Aus der Bezirksverordnetenversammlung

Neue Milieuschutzgebiete, Karstadt-Diskussionen und Razzien-Streit

Bezirksbürgermeister Martin Hikel nutzte sein »Wort des Bürgermeisters« am Beginn der Sitzung der Bezirksverordnetenversammlung (BVV) am 26. Februar dazu, die Namen der Opfer des Anschlags von Hanau zu verlesen. Anschließend erhoben sich die Bezirksverordneten, um schweigend der Ermordeten zu gedenken.
Gute Nachrichten gab es für Mieter in Britz und im Bereich der Germaniapromende. Die Mehrheit von SPD, Grünen und Linken beschloss, hier Milieuschutzgebiete einzurichten. Damit werden aufwändige Modernisierungen wie der Einbau von teuren Bädern oder Zweitbalkonen untersagt. Das Bezirks­amt kann außerdem das Vorkaufsrecht zugunsten Dritter ausüben und damit Hausverkäufe an Spekulanten verhindern.
Über eine ärgerliche Entwicklung am U-Bahnhof Rudow berichtete Martin Hikel im Rahmen der mündlichen Anfragen. Die BVG hatte zugesagt, einen zusätzlichen Busaufstellbereich in der Neuköllner Straße zu finanzieren. Der wird dringend gebraucht, um ein Verkehrschaos zu verhindern, wenn nach Eröffnung des BER die Busse dort im Minutentakt abfahren. Inzwischen hat die BVG diese Zusage allerdings zurückgezogen. Unverantwortlich findet es Hikel, dass der Bezirk für dieses Versäumnis jetzt nicht nur finanziell, sondern auch planerisch aufkommen soll. In der Hoffnung, doch noch eine Lösung zu finden und das Projekt zumindest dem Grunde nach nicht zu gefährden, wurden die notwendigen Baumfällungen bereits jetzt vorgenommen. Ansonsten hofft das Bezirks­amt, dass der Senat ein Machtwort spricht.
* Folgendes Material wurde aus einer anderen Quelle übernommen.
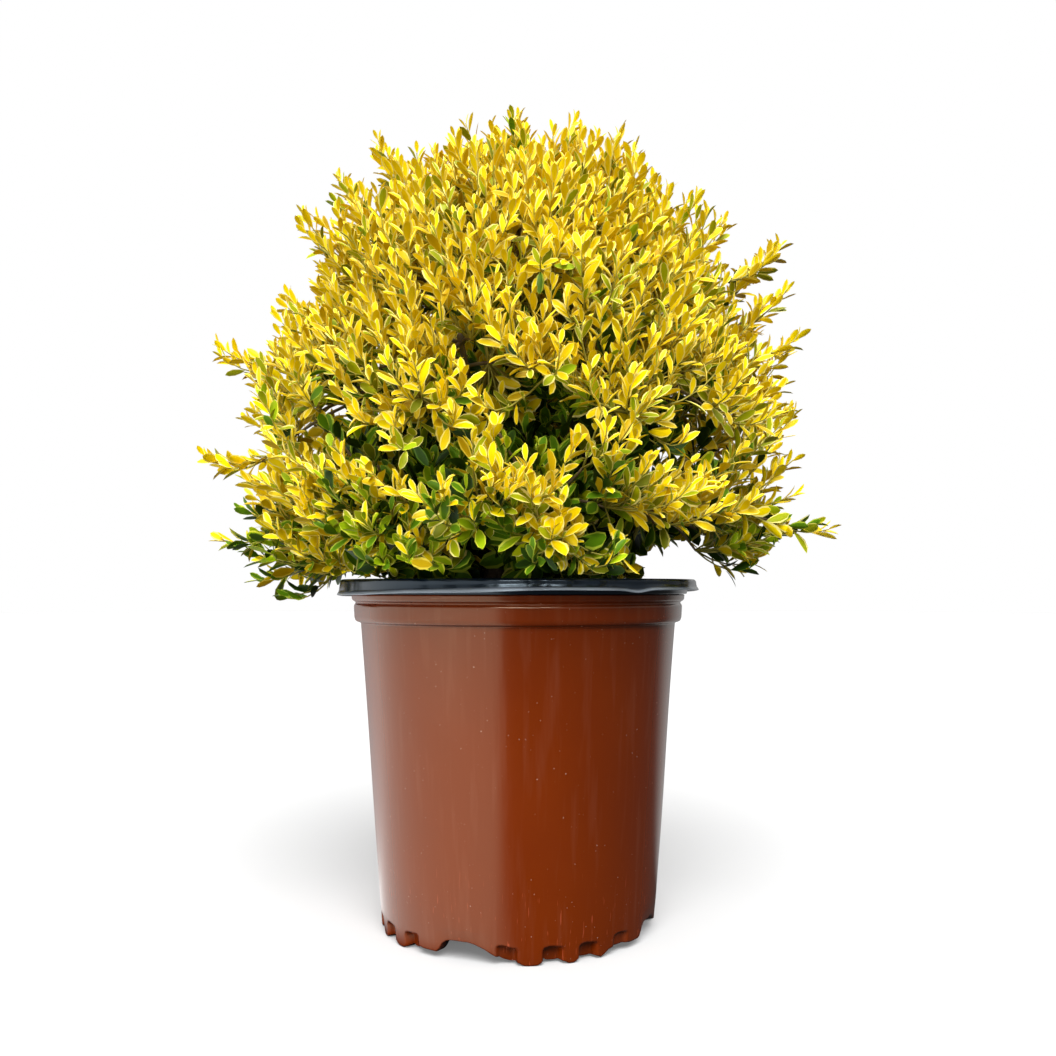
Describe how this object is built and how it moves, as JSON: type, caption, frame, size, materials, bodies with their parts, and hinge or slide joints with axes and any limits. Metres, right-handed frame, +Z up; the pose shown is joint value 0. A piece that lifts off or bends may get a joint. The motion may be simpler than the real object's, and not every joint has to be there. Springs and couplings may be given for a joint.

Der Dauerbrenner Karstadt war auch in dieser Sitzung wieder Thema. In der ausführlichen Debatte wurden die bereits bekannten Argumente ausgetauscht. Die Linke ist grundsätzlich gegen eine Veränderung. Marlis Fuhrmann lobte die Bescheidenheit des Gebäudes im Vergleich zur »Großmannssucht« der neuen Pläne. CDU und FDP unterstützen den Investor. CDU-Fraktionsvorsitzender Gerrit Kringel unterstellte der Linken Angst vor Veränderung und empfahl ihnen, nicht immer zu behaupten, für alle Neuköllner zu sprechen. Viele seien sehr angetan von den Plänen. Die Grünen wollen erst einmal konkretere Pläne sehen, bevor sie entscheiden, wie sie damit umgehen. Und sie wollen eine echte Beteiligung der Bevölkerung. Die SPD sieht die Pläne vorwiegend positiv. Peter Scharmberg rief BVV und Bezirksamt dazu auf, intensiv daran mitzuarbeiten, damit am Hermannplatz etwas Vernünftiges entstehe.
Bei der Diskussion um zwei Anfragen zu Überprüfungen von Neuköllner Geschäften wurde der Boden der sachlichen Argumentation weitgehend verlassen. Bezirksbürgermeister Hikel hatte in seiner Antwort erklärt, dass die Auswahl der Geschäfte nicht willkürlich sei, sondern auf Grundlage von Erkenntnissen der Polizei erfolge. 2019 wurden stadtweit bei 382 Einsätzen 972 Straftaten und nahezu 6.000 Ordnungswidrigkeiten zur Anzeige gebracht. Bei der Verfolgung krimineller Delikte würde dabei auch keineswegs nach deutscher oder nichtdeutscher Herkunftssprache entschieden. Ahmed Abed (Linke) hält diese »Razzien« trotzdem für rassistisch und behauptete, sie hätten den Boden bereitet für die Morde in Hanau. Daraus schloss Anne Zielisch (fraktionslos/AfD) messerscharf: »Da, wo viele Geflüchtete leben, ist auch der Widerstand und die Zahl der rechten Gewaltakte am größten.«
Da es die BVV bei dieser Art der Diskussionen nicht schafft, alle Themen zeitnah abzuarbeiten, findet am 9. März wieder einmal eine Sonder-BVV statt.